The last of the four missing Claremont Ras Shamra tablets that I have been discussing is RS 1957.2. I've waited so long to post on this tablet because I couldn't make up my mind on an important place name in line 5. How one reads this name is key to understanding this tablet. I'm still not sure how to read it but I thought, enough is enough. So, depending on how you see it; I settled on the best reading possible as supported by another likely related tablet; I ignored the few traces on the tablet that might point to something else (but what?); I succumbed to my own unwarranted understanding of the relationship between this tablet and another one; or just I got tired trying to figure it out and took a stab in the dark. A photo of a case of the obverse of RS 1957.2 is to the right. The actual tablet is brown. Here is my tentative reading of the text and my translation. The tablet was first publisher by Astour in Fisher, 1971.
[If you see squares, rectangles or something else that doesn't look right, please install the Charis SIL font.]
Obverse
1) [a-na LUGA]L EN-ia
2) [qi-bi-ma um-ma md]UTU.LUGAL ÌR-ka
3) [a-na] GÌR.MEŠ EN-ia am-qut
------------------------------------
4) [an]-ni ma-gi5-dIM DUMU.KIN-ia
5) LÚ ˹UR˺[U] ˹ar-ma-na˺
6) it-t[i-ia] ù it-ti mta-te-ia
7) i-na URU˹ba-ṣi-ri˺ in-nam-mar
8) ù ṭe4-ma ki-ia-am
9) ˹a-na pa˺-ni m˹ta-te-ia˺ iq-ta-bi
10) DUMU. MEŠ KUR[ X X ]-ka a-kán-na
11) [iq-bu a-na DUMU.MEŠ] URU[GEŠTIN(?)]-na
Reverse
1) [ ] UD
2) [ ] it-ti
3) [ ]it-˹ti˺ [  ]
4) it-ti ú?[ ]it-ri it-it
5) a-bi[ ]
6) ? [ ]šu
7) [ ] ˹qa˺ šu
8) [ ] na ka nu
9) [ ] dUTU X
10) [ ]UD? ia
Left Edge
1) [ URU]na-ni-i
2) [ U]RUni-i X
3) [ ] LUGAL
1) [To the kin]g, my lord
2) [say, thus says] Šapaš-milku, your servant:
3) [at] the feet of my lord I fall down.
------------------------------------
4) [N]ow Agi-Teššub, my messenger (or envoy),
5) a man of the city of Armāna (ʿrmy?),
6) met with me and with Tateya,
7) in the city of Baṣiri
8) and the following news
9) was reported in the presents of Tateya.

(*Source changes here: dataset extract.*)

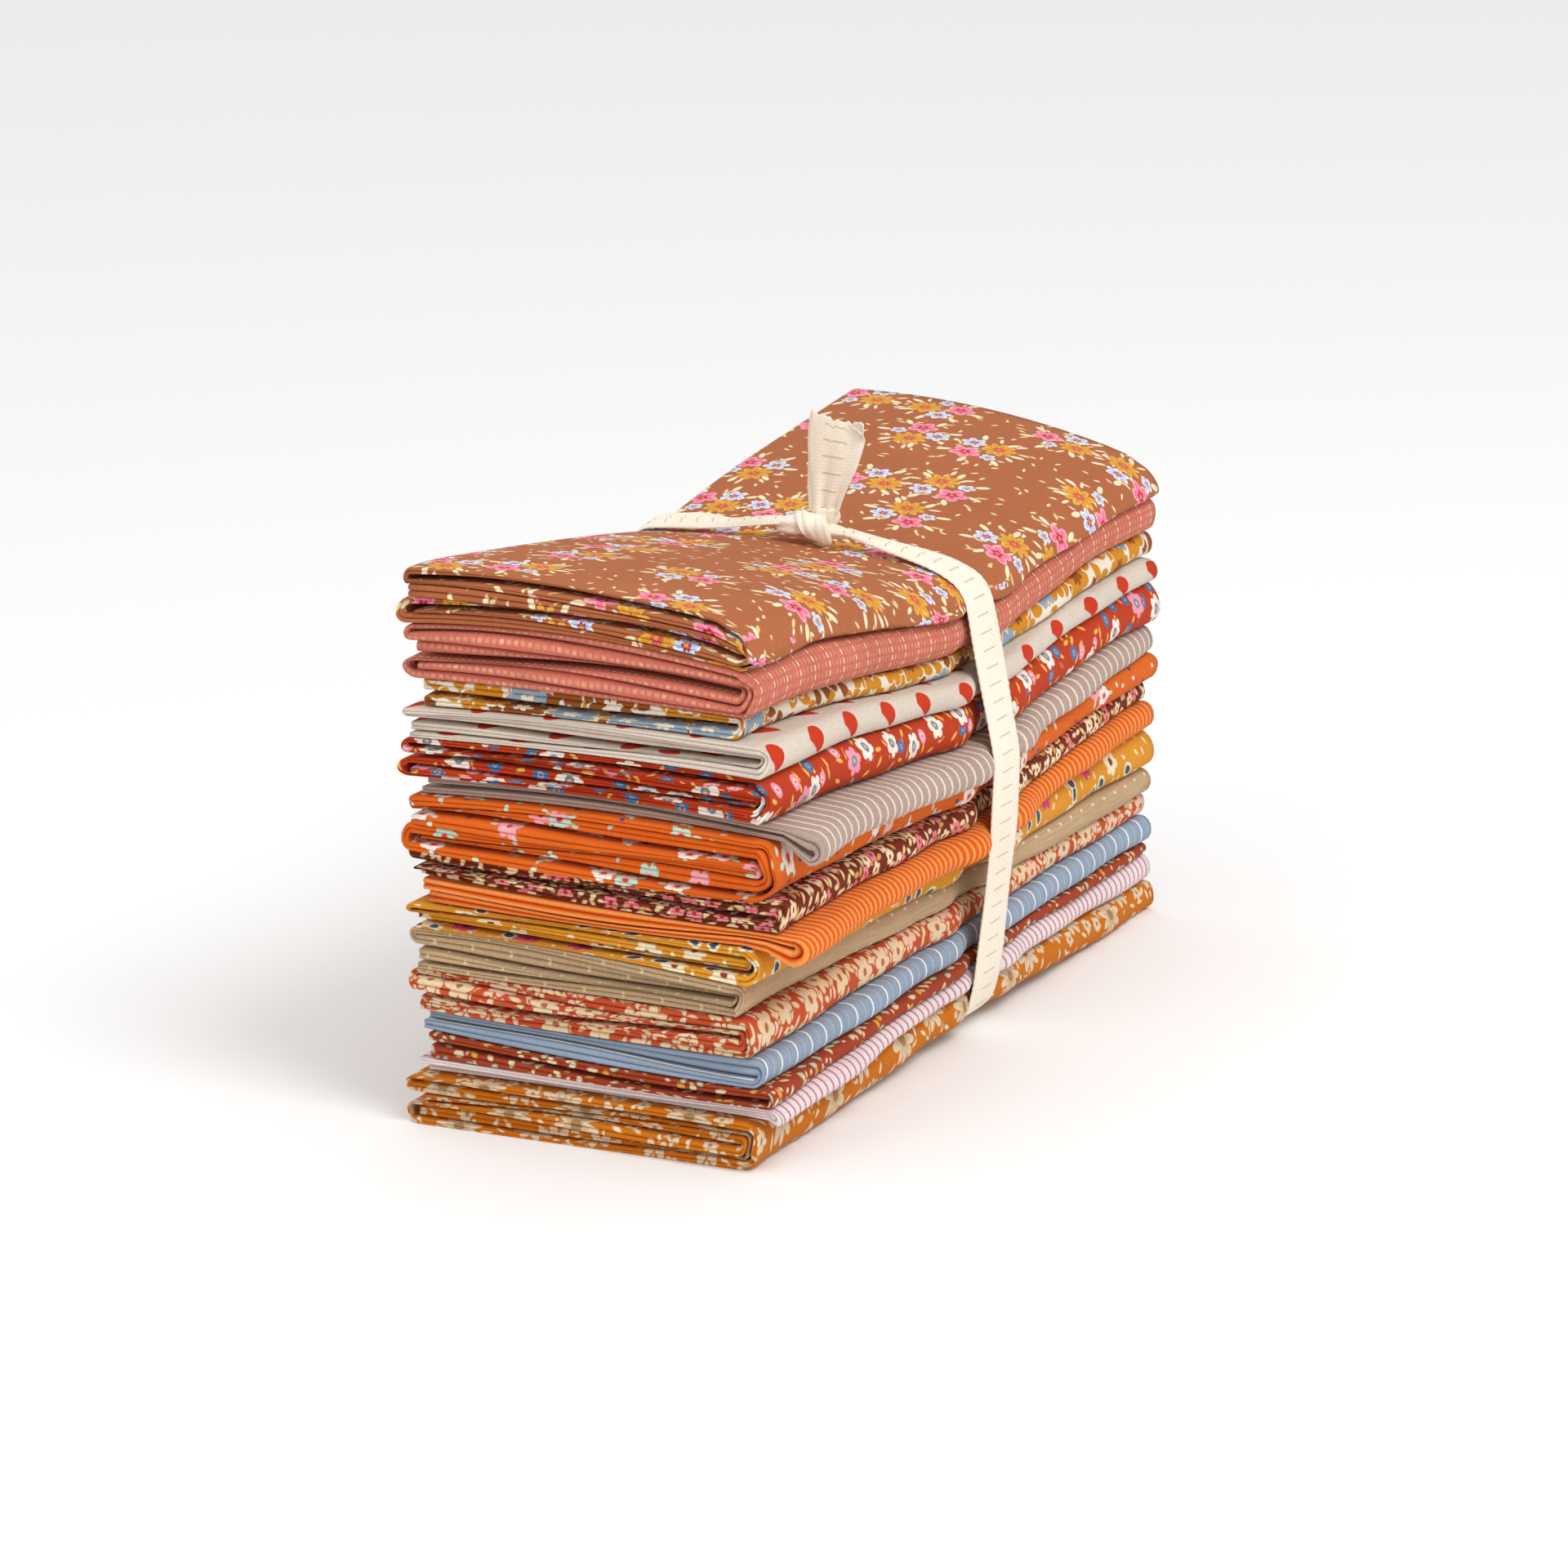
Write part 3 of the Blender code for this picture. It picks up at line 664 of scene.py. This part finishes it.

10) "The people of the land of [??]-ka have thus
11) [said to the people of the] city of [Yē]nā (?),
The reverse is basically unreadable but a couple of the place names on the left edge are interesting. I will discuss them below.
As you can see, just when the story gets interesting the tablet becomes harder and harder to read. But subject to all the concerns expressed in the boring notes below, I have an idea about how this tablet and another one provide the beginning and part of the ending of a story we otherwise know nothing about. The other tablet is RS 19.78. RS 19.78 is a legal document attesting that "the commander of a thousand and his sons are free from the hands of Agi-Teššub, the man of Armānu." Actually, Agi-Teššub frees the commander from some unspecified obligations under an oath. Our tablet, RS 1957.2, seems to indicate that Agi-Teššub knows of something bad that is about to happen in the Lower Mountains district of the Kingdom of Ugarit. On the basis of RS 19.78, Agi-Teššub may well be part of the plot but is keeping his options open by reporting to Šapaš-milku who then reports what he has heard to the king of Ugarit. Intrigue is in the air. The exact nature of that intrigue is hard to say. On the Assumption that RS 1957.2 and RS 19.78 are pieces in the same puzzle, it is hard to know which of them came first. My best guess is that RS 1957.2 was written before whatever the issue might have been came to a head and RS 19.78 was part of the resolution of that issue. But his is only a guess. I've already written on RS 19.78.
Notes on names and other abnormal things:
First, a note of the geography of the place names on this tablet: Two places with indisputable names on this tablet, Baṣiri and Nanu'u, can be located with reasonable certainty in what van Soldt, 98, calls Group 3: The Lower Mountains. This region is roughly equivalent to what Astour, 1981, 12, calls the North Western district and the most northern part of what he calls the Peidmont district of Ugarit. As will be seen in the notes below, I have given preference to identifying towns as being in this district when readings or locations are in dispute and one reasonable choose is van Soldt's Lower Mountains group 3 north and northeast of the city of Ugarit but west of Nahr Zegharo were it runs from north to south.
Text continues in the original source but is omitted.